To be done: Copy every line in which the string "FreeCAD" occurs.

Collected material:
>>>>

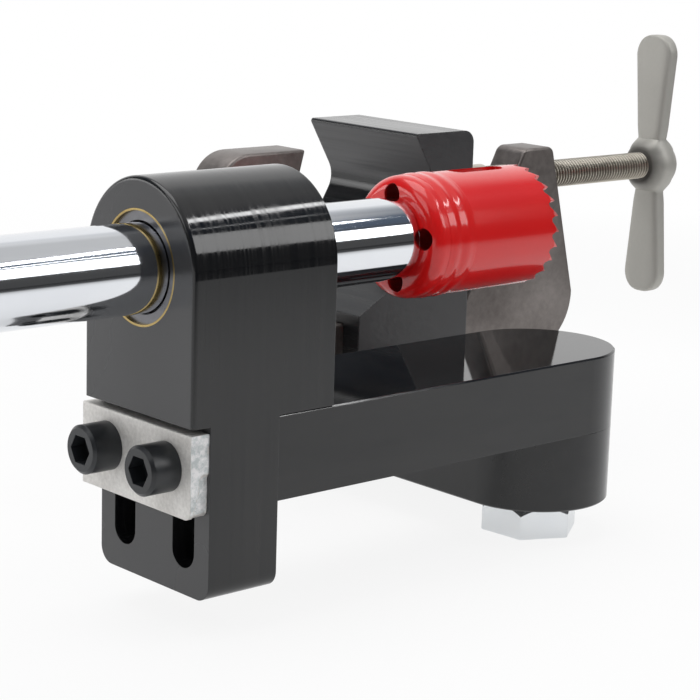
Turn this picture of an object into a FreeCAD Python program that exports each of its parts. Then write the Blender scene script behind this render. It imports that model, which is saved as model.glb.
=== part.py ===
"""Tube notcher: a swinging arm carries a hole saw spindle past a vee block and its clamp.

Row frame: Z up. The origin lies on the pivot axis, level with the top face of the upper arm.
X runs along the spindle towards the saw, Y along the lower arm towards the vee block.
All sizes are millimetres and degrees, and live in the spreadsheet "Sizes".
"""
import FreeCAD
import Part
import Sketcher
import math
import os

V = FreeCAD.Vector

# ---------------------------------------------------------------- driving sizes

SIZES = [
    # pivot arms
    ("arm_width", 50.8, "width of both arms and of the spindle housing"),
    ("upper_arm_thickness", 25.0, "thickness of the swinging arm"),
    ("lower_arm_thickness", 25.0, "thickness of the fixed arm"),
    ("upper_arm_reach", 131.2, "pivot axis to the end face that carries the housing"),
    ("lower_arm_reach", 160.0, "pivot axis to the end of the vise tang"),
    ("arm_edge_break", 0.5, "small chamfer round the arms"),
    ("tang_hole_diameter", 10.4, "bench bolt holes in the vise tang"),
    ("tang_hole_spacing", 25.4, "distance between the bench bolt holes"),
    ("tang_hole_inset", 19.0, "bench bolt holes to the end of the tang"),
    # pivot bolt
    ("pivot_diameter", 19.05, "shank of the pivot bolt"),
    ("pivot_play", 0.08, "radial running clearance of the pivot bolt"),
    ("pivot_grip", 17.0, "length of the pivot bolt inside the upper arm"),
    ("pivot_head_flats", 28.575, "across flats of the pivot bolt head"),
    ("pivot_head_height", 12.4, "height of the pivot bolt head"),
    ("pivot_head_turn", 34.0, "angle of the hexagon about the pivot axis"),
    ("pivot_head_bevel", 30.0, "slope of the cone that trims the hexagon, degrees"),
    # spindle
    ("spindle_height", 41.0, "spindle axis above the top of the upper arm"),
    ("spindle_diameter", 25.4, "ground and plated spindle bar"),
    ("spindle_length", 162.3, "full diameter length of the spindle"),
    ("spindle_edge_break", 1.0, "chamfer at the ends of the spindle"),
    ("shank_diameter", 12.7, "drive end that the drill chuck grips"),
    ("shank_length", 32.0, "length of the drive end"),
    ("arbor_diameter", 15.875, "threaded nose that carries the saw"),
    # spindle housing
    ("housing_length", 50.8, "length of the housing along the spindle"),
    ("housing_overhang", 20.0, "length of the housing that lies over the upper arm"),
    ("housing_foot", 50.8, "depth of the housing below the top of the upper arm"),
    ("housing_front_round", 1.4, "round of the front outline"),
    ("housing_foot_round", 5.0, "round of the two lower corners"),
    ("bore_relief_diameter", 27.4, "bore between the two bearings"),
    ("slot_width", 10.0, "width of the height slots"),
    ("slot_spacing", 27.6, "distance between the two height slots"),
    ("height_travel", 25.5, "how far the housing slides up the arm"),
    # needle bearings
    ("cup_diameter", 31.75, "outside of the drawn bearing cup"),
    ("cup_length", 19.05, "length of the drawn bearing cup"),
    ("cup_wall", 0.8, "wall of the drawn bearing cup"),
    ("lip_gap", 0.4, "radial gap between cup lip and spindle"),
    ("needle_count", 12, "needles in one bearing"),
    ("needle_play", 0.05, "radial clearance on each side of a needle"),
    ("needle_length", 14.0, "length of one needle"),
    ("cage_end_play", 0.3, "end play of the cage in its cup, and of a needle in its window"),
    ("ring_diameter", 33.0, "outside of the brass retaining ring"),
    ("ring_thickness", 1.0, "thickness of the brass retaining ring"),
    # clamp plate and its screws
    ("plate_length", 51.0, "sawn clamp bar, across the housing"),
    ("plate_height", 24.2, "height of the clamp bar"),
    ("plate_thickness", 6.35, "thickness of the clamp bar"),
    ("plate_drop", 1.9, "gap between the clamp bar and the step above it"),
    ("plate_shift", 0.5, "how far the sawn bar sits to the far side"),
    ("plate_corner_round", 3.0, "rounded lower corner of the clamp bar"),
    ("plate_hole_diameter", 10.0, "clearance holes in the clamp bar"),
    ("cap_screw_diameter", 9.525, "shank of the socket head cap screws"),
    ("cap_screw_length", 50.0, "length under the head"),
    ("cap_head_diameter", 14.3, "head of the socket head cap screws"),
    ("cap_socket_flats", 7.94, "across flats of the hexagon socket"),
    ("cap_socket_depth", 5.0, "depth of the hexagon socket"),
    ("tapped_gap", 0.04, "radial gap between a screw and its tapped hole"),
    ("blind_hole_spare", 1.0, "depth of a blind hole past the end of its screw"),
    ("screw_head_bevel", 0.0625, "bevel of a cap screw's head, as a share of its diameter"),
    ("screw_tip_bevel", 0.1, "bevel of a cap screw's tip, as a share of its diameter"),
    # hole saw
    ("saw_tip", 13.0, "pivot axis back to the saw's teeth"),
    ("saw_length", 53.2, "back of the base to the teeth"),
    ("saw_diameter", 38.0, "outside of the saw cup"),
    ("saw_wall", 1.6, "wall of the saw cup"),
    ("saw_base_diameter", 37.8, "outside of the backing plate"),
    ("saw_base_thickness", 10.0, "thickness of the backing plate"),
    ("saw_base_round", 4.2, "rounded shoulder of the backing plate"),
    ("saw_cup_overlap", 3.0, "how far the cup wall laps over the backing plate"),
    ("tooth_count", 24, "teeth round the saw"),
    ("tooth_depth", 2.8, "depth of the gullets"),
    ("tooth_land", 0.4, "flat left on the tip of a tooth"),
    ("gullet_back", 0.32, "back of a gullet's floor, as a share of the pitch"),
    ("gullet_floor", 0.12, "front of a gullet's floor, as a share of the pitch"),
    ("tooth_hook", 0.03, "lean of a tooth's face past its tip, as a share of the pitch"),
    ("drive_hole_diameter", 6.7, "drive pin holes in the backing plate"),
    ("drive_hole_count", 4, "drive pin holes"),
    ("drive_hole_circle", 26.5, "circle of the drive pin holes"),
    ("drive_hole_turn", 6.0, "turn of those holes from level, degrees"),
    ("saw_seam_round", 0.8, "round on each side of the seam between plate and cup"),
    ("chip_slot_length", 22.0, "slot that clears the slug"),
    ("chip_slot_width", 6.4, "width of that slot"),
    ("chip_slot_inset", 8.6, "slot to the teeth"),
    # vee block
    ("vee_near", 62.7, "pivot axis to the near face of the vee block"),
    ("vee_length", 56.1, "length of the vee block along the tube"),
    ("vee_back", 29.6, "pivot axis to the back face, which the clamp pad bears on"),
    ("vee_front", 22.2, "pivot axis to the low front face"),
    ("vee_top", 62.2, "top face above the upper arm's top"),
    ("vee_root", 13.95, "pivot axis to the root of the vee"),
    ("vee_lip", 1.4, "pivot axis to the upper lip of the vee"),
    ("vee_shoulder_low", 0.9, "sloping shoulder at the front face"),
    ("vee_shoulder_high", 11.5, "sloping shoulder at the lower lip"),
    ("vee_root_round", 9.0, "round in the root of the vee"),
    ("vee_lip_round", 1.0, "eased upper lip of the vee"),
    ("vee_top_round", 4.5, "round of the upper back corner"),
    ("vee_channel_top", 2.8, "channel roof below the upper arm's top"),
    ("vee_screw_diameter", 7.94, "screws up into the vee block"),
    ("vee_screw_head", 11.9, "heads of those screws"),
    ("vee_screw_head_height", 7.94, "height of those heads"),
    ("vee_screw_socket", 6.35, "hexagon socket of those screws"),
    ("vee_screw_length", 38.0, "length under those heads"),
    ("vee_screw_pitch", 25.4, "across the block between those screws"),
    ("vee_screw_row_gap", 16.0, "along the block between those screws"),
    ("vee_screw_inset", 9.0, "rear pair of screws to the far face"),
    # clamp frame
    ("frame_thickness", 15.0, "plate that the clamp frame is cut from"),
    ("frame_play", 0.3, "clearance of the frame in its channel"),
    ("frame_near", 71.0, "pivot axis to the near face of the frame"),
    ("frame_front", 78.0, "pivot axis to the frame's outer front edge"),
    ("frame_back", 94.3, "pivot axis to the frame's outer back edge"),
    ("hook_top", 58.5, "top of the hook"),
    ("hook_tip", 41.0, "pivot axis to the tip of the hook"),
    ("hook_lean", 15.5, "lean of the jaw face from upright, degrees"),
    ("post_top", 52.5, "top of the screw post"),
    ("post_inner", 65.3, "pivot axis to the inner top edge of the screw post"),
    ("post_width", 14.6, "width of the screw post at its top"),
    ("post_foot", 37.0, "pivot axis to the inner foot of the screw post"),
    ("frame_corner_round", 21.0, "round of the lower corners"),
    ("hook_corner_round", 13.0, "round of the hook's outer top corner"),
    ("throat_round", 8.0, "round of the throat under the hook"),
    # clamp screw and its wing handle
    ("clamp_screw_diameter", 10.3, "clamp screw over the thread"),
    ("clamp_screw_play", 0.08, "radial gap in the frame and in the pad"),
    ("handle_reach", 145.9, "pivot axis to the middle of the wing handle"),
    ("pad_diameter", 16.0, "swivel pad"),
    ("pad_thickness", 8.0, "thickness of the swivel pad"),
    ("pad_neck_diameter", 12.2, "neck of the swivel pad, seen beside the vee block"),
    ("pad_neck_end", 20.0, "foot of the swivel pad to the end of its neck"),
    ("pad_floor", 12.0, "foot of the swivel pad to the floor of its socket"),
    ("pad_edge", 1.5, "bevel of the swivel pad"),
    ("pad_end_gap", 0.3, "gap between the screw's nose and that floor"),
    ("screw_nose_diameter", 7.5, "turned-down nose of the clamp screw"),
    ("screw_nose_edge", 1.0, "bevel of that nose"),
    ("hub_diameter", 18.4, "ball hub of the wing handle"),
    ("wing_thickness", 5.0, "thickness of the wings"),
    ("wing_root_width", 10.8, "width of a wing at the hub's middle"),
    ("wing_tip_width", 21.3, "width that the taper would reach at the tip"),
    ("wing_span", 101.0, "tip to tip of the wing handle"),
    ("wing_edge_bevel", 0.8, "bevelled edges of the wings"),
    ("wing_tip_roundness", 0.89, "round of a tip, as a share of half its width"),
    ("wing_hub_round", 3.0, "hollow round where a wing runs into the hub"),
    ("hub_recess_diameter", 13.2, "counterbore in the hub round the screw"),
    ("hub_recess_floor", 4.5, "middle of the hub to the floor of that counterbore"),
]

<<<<

Solution to this exercise:
Turn this picture of an object into a FreeCAD Python program that exports each of its parts. Then write the Blender scene script behind this render. It imports that model, which is saved as model.glb.
import FreeCAD
V = FreeCAD.Vector